> _Dataset records_
★ ★ ★ ★

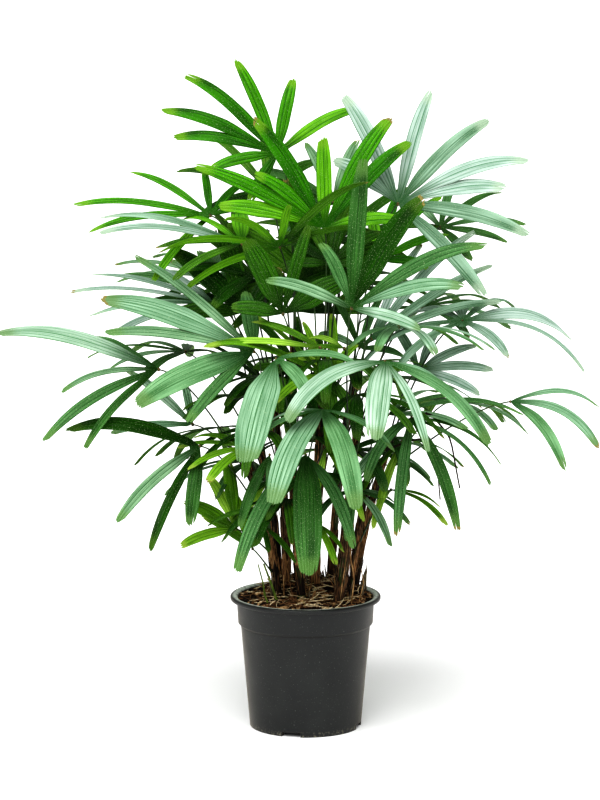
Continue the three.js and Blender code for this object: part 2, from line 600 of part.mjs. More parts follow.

★ ★ ★ ★

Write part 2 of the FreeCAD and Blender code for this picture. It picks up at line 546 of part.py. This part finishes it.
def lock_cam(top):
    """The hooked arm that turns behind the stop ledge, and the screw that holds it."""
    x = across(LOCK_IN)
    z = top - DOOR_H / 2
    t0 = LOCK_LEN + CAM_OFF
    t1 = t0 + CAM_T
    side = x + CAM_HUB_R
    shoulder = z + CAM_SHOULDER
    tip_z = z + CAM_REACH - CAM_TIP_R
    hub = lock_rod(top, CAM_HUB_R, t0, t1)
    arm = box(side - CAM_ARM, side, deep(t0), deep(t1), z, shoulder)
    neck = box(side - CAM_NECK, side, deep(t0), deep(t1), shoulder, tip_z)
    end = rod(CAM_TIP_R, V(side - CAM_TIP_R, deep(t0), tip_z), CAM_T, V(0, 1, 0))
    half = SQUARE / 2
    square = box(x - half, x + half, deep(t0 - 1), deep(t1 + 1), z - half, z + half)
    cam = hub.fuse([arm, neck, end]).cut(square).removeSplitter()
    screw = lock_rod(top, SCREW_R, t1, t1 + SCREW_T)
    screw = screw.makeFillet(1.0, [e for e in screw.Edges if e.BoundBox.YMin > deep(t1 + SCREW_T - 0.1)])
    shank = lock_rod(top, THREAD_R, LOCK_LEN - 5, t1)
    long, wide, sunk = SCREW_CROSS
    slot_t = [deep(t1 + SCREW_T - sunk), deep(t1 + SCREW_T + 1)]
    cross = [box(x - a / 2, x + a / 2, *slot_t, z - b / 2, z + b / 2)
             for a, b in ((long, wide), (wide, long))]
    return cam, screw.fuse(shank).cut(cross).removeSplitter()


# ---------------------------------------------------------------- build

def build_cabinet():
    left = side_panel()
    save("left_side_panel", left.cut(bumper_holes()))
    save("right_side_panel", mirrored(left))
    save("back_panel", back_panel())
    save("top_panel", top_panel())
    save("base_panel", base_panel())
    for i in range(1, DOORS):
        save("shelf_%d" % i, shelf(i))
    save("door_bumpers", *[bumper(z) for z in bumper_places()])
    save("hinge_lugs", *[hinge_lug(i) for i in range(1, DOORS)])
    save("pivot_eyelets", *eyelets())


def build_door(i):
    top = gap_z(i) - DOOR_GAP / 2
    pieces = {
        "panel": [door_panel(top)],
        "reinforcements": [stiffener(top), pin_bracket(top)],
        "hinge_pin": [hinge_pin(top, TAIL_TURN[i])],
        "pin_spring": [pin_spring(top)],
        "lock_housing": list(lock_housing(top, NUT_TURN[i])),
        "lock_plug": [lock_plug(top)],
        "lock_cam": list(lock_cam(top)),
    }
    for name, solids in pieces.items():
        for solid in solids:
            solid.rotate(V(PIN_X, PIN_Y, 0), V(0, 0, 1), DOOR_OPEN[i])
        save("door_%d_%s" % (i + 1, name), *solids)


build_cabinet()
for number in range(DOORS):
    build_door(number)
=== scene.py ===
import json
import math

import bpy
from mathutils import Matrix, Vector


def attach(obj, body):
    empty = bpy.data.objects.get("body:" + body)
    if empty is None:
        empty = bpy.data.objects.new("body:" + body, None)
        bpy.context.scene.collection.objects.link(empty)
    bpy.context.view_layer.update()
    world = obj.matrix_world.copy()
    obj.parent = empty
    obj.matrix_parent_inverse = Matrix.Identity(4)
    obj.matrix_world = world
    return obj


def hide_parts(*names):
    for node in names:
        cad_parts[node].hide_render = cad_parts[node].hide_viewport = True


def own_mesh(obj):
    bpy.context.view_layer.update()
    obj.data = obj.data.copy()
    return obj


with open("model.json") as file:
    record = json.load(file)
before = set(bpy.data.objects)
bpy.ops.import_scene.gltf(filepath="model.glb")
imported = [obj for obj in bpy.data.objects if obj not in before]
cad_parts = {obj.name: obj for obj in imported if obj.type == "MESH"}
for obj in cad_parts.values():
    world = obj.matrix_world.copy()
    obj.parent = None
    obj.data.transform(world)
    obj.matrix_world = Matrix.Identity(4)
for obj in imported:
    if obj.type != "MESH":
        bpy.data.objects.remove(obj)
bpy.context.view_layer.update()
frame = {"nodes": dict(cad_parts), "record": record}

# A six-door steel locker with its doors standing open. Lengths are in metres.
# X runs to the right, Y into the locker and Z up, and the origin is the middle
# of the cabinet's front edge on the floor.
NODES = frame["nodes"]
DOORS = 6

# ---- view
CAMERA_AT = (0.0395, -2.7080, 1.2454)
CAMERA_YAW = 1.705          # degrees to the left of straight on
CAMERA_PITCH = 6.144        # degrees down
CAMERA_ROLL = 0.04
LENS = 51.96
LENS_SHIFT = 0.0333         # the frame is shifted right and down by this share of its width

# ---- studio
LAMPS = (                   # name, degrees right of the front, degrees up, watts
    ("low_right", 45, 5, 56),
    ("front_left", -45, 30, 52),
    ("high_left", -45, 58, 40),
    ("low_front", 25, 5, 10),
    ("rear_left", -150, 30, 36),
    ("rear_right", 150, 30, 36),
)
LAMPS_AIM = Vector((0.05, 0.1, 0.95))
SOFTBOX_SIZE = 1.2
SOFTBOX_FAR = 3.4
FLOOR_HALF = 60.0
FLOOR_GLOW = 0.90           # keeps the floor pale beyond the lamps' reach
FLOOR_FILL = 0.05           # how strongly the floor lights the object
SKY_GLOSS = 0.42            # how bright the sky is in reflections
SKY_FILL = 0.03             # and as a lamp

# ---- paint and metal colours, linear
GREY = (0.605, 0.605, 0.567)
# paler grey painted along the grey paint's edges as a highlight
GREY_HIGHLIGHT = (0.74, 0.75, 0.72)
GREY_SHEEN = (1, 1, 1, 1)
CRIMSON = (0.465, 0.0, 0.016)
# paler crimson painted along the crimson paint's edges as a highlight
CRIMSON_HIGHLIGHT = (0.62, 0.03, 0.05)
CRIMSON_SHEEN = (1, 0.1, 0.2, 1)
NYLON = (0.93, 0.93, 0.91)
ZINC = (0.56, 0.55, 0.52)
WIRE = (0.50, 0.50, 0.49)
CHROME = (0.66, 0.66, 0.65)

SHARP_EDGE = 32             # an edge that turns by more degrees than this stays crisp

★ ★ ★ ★

> _Stated problem_
Count the lines in the entries that hold the word "frame", and give nothing but the total.

> _Full response_
3